> [What you should do]:
Output, please, exactly those lines of the listing that come before the line with "from build123d import *", along with that line itself.

════

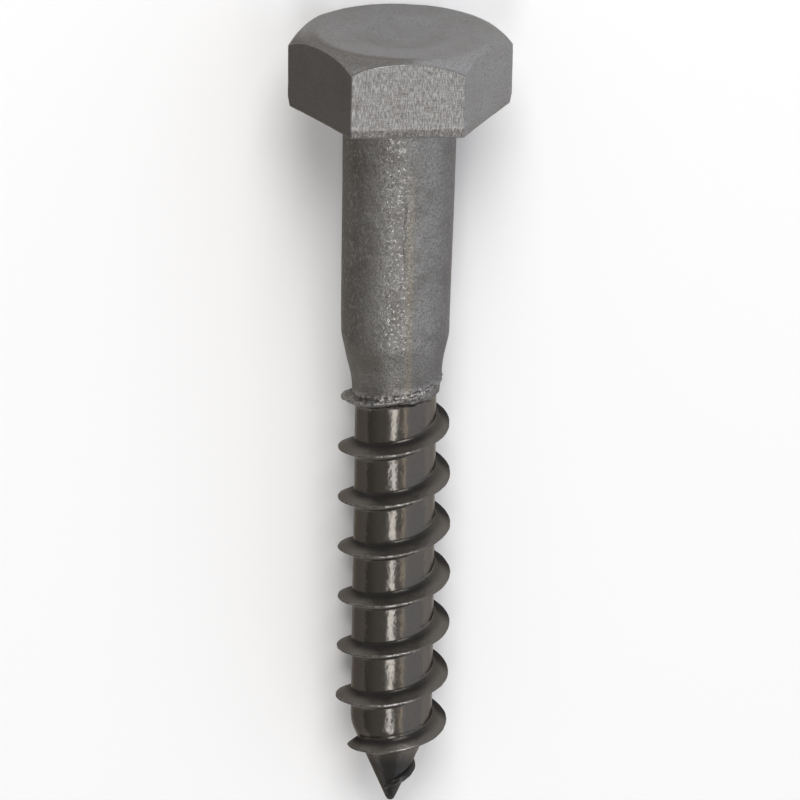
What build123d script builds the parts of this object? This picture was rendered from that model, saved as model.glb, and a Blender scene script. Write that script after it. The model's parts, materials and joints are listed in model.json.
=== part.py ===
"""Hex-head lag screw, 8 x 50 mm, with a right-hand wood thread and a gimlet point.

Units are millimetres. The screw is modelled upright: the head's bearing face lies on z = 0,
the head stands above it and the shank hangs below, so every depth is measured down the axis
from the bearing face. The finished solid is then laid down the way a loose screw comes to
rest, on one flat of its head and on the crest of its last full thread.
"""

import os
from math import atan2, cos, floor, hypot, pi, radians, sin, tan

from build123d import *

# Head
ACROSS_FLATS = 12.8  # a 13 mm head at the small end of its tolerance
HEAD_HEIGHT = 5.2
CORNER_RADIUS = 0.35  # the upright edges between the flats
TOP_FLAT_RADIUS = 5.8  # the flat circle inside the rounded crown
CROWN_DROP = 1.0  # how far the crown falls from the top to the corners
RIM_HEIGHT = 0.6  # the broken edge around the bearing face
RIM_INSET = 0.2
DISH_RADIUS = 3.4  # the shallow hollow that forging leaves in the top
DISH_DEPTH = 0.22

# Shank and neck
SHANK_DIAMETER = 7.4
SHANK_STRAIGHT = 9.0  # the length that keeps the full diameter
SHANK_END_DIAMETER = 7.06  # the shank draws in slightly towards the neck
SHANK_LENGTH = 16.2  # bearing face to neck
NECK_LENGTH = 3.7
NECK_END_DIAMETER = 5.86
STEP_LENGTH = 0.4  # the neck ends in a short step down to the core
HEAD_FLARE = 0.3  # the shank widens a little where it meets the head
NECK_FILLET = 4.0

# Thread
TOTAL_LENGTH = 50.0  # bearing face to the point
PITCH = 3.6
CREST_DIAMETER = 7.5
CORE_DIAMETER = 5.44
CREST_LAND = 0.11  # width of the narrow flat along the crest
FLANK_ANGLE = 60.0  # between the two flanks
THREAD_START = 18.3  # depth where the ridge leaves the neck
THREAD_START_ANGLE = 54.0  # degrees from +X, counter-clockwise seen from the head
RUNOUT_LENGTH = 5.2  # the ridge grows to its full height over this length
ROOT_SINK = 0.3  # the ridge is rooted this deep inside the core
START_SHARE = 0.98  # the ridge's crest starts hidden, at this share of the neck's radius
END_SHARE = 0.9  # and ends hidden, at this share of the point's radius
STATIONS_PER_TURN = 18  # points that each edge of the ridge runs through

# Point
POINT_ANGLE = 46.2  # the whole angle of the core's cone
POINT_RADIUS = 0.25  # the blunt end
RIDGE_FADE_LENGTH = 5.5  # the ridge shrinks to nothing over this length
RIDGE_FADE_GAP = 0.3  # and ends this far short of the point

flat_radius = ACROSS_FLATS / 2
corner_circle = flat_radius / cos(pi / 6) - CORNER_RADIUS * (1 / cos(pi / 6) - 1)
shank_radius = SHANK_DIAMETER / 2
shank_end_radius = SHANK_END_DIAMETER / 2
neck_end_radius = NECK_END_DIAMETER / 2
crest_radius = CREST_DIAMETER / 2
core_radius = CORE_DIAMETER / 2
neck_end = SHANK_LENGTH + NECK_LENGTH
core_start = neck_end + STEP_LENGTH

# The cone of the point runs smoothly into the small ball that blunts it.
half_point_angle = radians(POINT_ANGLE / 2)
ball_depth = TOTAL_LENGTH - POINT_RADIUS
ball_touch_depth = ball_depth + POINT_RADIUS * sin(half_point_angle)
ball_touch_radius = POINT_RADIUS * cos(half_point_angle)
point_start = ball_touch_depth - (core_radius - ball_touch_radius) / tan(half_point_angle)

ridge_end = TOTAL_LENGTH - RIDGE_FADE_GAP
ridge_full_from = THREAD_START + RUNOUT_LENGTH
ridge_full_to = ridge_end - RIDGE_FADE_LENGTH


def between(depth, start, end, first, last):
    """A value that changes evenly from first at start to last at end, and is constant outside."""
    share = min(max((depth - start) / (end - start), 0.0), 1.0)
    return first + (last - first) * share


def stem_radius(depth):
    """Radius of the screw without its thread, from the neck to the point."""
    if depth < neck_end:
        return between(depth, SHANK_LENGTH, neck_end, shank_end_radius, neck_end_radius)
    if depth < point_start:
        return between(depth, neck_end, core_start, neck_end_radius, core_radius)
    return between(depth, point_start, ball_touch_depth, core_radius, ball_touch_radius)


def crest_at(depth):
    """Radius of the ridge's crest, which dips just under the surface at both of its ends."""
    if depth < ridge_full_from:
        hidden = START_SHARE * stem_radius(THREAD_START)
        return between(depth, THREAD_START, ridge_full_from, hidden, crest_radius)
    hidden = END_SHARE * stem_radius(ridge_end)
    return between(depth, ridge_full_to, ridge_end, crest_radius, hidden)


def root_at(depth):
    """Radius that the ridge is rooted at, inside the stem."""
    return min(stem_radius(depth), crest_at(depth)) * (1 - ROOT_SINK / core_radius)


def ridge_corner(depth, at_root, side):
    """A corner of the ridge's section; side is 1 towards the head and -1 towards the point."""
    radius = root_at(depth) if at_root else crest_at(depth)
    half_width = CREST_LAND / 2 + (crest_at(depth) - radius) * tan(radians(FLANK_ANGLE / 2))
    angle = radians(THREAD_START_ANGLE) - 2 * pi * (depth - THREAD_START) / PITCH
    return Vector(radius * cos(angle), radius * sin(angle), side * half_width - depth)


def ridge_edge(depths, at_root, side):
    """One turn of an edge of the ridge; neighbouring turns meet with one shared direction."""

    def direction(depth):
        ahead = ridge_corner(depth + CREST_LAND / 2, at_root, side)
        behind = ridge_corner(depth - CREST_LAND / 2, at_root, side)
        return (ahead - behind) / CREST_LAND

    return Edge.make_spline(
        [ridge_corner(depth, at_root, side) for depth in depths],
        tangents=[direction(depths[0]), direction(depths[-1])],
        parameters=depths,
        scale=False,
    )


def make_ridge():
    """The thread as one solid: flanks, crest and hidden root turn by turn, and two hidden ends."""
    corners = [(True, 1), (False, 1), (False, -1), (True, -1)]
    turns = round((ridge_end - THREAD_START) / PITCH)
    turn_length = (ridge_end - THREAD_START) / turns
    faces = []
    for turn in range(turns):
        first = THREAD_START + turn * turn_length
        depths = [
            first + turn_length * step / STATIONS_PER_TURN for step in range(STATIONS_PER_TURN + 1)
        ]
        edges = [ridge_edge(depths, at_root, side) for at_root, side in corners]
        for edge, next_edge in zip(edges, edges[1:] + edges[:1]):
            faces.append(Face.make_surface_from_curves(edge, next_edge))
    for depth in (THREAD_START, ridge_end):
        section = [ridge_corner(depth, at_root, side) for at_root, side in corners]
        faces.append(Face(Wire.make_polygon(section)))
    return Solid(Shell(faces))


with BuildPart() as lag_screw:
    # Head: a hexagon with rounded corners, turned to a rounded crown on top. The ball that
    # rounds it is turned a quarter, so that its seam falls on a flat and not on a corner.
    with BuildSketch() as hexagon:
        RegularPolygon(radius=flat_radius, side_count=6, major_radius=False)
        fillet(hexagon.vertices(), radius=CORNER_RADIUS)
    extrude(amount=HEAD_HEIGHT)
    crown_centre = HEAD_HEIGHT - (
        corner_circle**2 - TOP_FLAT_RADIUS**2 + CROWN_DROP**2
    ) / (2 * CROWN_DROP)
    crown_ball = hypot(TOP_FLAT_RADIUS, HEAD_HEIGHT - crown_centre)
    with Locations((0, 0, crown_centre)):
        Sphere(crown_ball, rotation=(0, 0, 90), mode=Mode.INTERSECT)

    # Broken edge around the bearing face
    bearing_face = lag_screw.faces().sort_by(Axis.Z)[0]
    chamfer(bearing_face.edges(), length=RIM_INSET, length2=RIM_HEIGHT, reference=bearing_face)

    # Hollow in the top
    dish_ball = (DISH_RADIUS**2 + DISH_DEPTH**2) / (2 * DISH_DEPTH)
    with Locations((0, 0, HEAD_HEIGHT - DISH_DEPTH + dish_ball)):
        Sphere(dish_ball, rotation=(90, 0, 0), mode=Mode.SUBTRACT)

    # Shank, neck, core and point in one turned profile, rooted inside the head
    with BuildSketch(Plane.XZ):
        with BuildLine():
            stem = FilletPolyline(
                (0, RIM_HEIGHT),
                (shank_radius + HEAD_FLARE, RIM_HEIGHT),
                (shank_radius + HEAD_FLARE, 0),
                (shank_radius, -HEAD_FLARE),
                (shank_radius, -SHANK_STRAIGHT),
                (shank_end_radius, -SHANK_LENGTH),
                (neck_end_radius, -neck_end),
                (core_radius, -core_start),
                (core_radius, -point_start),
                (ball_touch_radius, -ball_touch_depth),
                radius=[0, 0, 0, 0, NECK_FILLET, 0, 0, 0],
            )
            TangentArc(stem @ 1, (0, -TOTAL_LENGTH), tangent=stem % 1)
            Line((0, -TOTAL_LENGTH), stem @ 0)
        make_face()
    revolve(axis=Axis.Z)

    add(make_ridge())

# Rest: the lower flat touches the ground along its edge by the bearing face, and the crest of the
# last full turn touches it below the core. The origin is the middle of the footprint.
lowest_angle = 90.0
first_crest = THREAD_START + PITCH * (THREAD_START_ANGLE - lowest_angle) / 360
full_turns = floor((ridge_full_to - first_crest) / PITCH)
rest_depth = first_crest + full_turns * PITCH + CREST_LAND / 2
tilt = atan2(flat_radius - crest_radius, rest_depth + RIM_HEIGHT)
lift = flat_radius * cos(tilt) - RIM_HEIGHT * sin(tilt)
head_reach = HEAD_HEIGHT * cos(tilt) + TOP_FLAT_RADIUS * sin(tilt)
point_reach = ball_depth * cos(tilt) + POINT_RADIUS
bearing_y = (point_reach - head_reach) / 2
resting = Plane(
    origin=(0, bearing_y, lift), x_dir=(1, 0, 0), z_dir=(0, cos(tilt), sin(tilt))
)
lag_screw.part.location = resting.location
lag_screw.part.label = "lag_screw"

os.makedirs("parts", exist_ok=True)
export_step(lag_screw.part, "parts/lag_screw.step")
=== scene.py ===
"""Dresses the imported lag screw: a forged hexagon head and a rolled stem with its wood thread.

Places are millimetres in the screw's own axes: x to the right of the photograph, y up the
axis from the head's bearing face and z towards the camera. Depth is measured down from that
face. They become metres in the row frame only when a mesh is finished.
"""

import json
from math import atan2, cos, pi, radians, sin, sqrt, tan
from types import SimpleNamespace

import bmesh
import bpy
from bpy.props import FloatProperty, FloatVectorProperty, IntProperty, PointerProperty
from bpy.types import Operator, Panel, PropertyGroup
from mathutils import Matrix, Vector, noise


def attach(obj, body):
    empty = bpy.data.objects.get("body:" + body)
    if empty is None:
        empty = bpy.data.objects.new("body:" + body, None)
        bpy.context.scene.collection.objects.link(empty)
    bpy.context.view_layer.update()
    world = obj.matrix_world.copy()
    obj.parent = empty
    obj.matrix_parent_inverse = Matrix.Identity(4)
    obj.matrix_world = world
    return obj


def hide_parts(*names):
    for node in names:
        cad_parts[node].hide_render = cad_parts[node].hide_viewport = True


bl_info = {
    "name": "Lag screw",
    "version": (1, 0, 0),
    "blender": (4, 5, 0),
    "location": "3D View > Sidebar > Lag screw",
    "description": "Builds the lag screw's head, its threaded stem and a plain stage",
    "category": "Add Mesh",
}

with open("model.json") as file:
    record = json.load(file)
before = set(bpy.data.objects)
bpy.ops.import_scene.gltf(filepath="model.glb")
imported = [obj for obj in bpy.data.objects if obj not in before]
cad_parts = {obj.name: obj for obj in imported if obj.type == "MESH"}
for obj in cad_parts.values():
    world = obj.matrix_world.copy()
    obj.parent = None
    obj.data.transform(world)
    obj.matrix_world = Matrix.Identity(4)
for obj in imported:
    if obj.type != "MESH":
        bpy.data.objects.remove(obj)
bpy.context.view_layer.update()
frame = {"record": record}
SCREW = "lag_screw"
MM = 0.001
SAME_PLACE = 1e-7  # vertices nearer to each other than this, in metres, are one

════

> [Solved problem]:
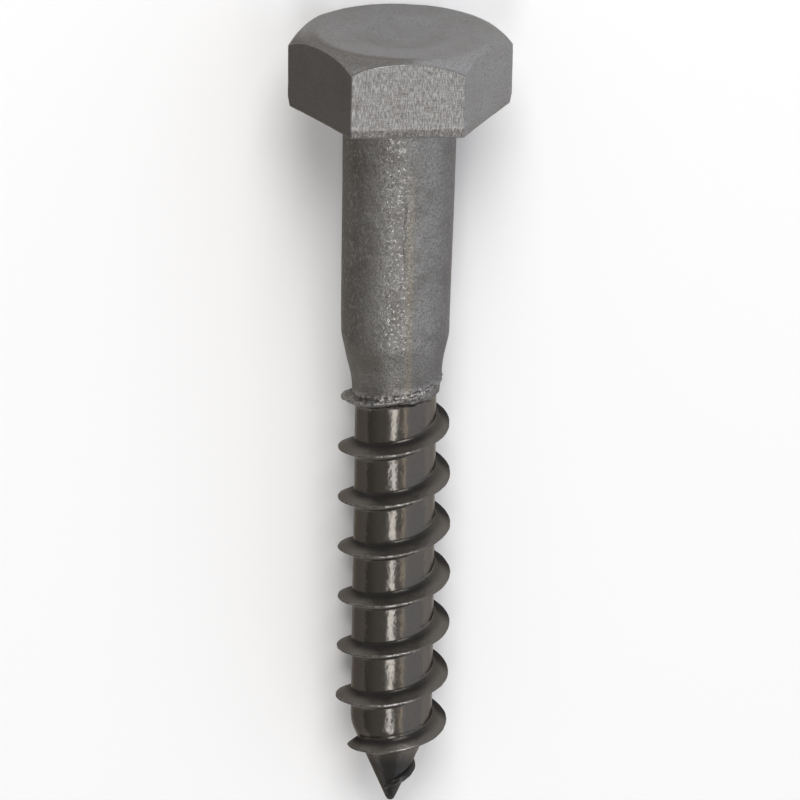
What build123d script builds the parts of this object? This picture was rendered from that model, saved as model.glb, and a Blender scene script. Write that script after it. The model's parts, materials and joints are listed in model.json.
=== part.py ===
"""Hex-head lag screw, 8 x 50 mm, with a right-hand wood thread and a gimlet point.

Units are millimetres. The screw is modelled upright: the head's bearing face lies on z = 0,
the head stands above it and the shank hangs below, so every depth is measured down the axis
from the bearing face. The finished solid is then laid down the way a loose screw comes to
rest, on one flat of its head and on the crest of its last full thread.
"""

import os
from math import atan2, cos, floor, hypot, pi, radians, sin, tan

from build123d import *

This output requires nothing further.